— What is required —
Every line must be returned precisely as it is written.

# Start of Records to use

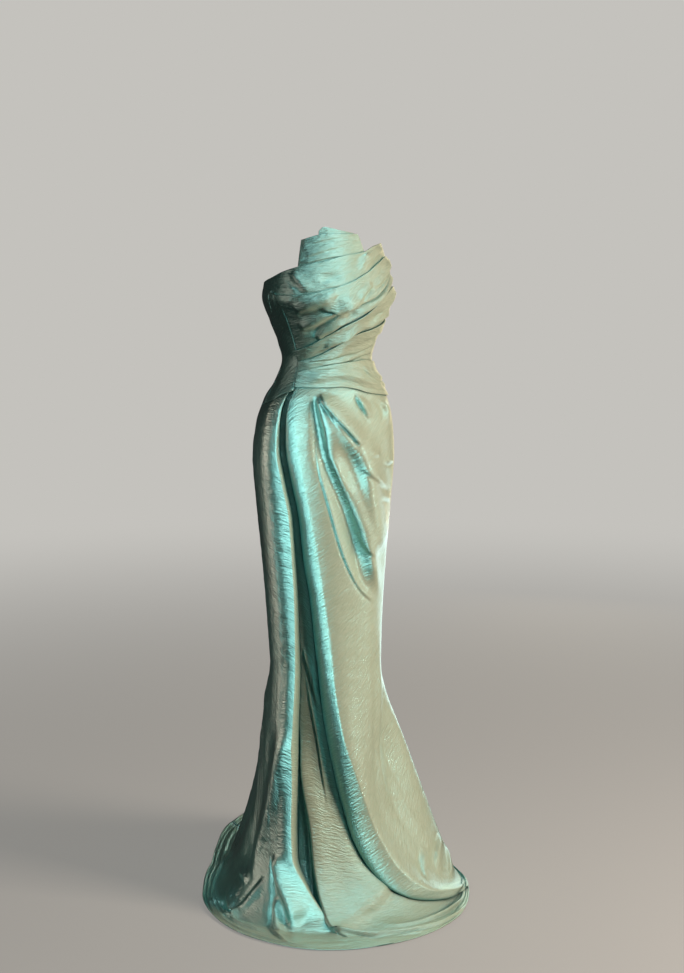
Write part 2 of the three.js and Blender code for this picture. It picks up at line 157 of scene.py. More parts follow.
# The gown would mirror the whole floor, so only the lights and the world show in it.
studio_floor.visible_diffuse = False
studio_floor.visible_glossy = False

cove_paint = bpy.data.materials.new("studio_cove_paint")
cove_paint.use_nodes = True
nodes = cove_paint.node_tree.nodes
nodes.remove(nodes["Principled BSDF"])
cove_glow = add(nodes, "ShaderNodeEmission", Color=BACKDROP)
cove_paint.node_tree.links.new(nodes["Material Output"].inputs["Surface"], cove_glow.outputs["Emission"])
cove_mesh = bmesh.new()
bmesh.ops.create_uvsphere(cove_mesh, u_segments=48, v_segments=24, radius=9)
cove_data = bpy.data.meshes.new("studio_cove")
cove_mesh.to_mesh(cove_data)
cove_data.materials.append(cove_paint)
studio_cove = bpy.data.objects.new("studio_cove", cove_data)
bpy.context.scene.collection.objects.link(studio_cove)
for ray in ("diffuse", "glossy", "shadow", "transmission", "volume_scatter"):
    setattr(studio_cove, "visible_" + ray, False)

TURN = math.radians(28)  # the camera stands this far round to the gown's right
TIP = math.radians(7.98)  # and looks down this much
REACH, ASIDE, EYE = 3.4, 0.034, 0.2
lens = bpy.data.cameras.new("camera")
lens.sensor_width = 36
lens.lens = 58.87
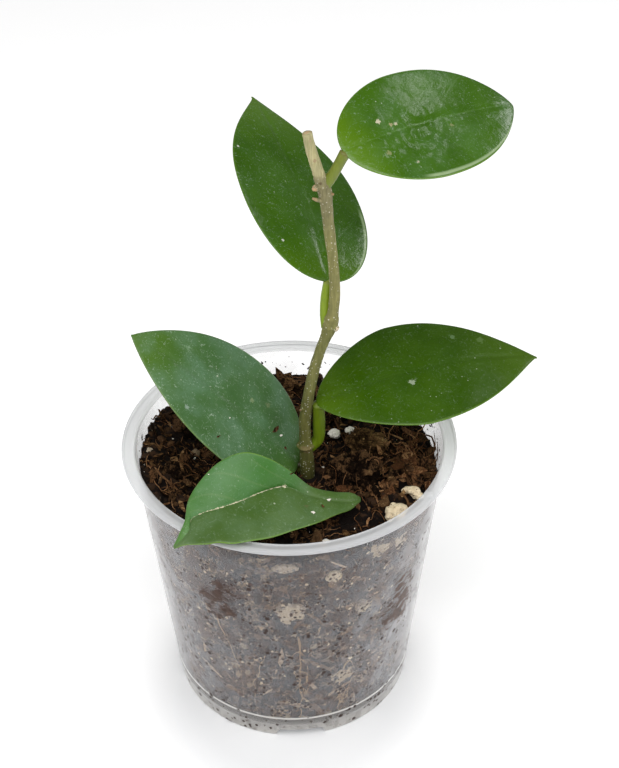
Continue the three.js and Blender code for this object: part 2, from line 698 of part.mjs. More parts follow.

# End of Records to use

— Result —
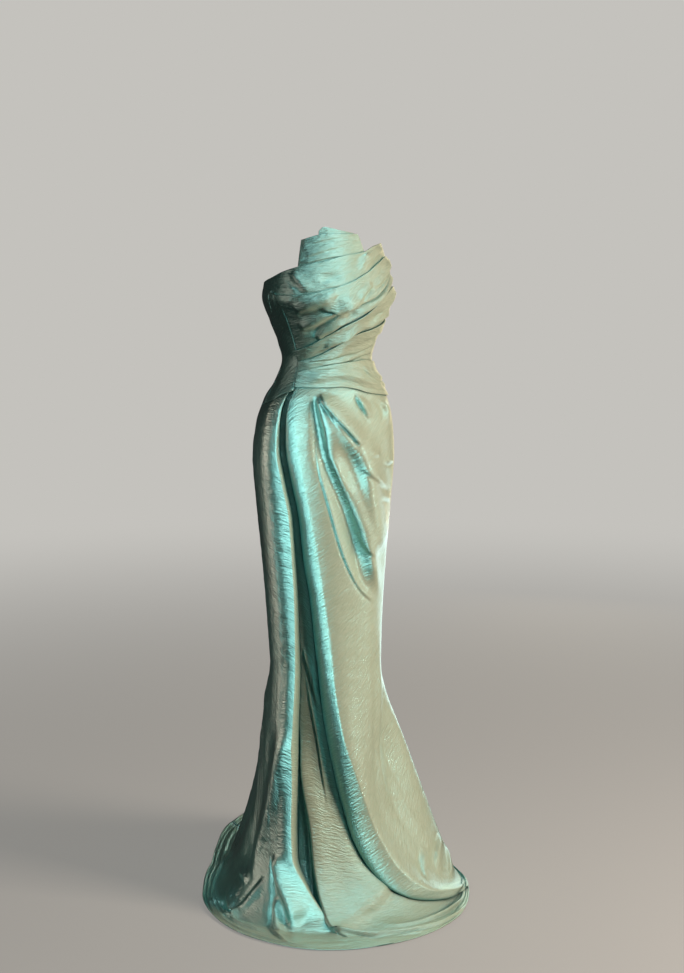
Write part 2 of the three.js and Blender code for this picture. It picks up at line 157 of scene.py. More parts follow.
# The gown would mirror the whole floor, so only the lights and the world show in it.
studio_floor.visible_diffuse = False
studio_floor.visible_glossy = False

cove_paint = bpy.data.materials.new("studio_cove_paint")
cove_paint.use_nodes = True
nodes = cove_paint.node_tree.nodes
nodes.remove(nodes["Principled BSDF"])
cove_glow = add(nodes, "ShaderNodeEmission", Color=BACKDROP)
cove_paint.node_tree.links.new(nodes["Material Output"].inputs["Surface"], cove_glow.outputs["Emission"])
cove_mesh = bmesh.new()
bmesh.ops.create_uvsphere(cove_mesh, u_segments=48, v_segments=24, radius=9)
cove_data = bpy.data.meshes.new("studio_cove")
cove_mesh.to_mesh(cove_data)
cove_data.materials.append(cove_paint)
studio_cove = bpy.data.objects.new("studio_cove", cove_data)
bpy.context.scene.collection.objects.link(studio_cove)
for ray in ("diffuse", "glossy", "shadow", "transmission", "volume_scatter"):
    setattr(studio_cove, "visible_" + ray, False)

TURN = math.radians(28)  # the camera stands this far round to the gown's right
TIP = math.radians(7.98)  # and looks down this much
REACH, ASIDE, EYE = 3.4, 0.034, 0.2
lens = bpy.data.cameras.new("camera")
lens.sensor_width = 36
lens.lens = 58.87
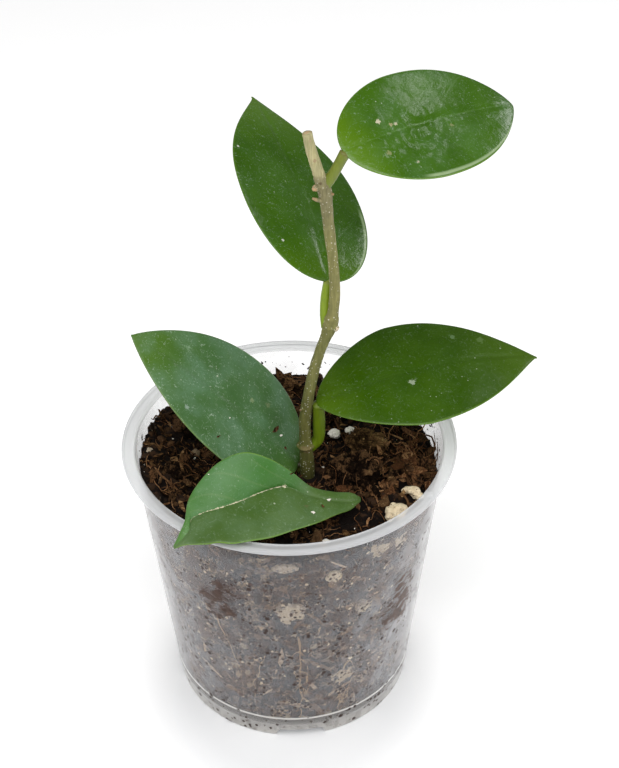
Continue the three.js and Blender code for this object: part 2, from line 698 of part.mjs. More parts follow.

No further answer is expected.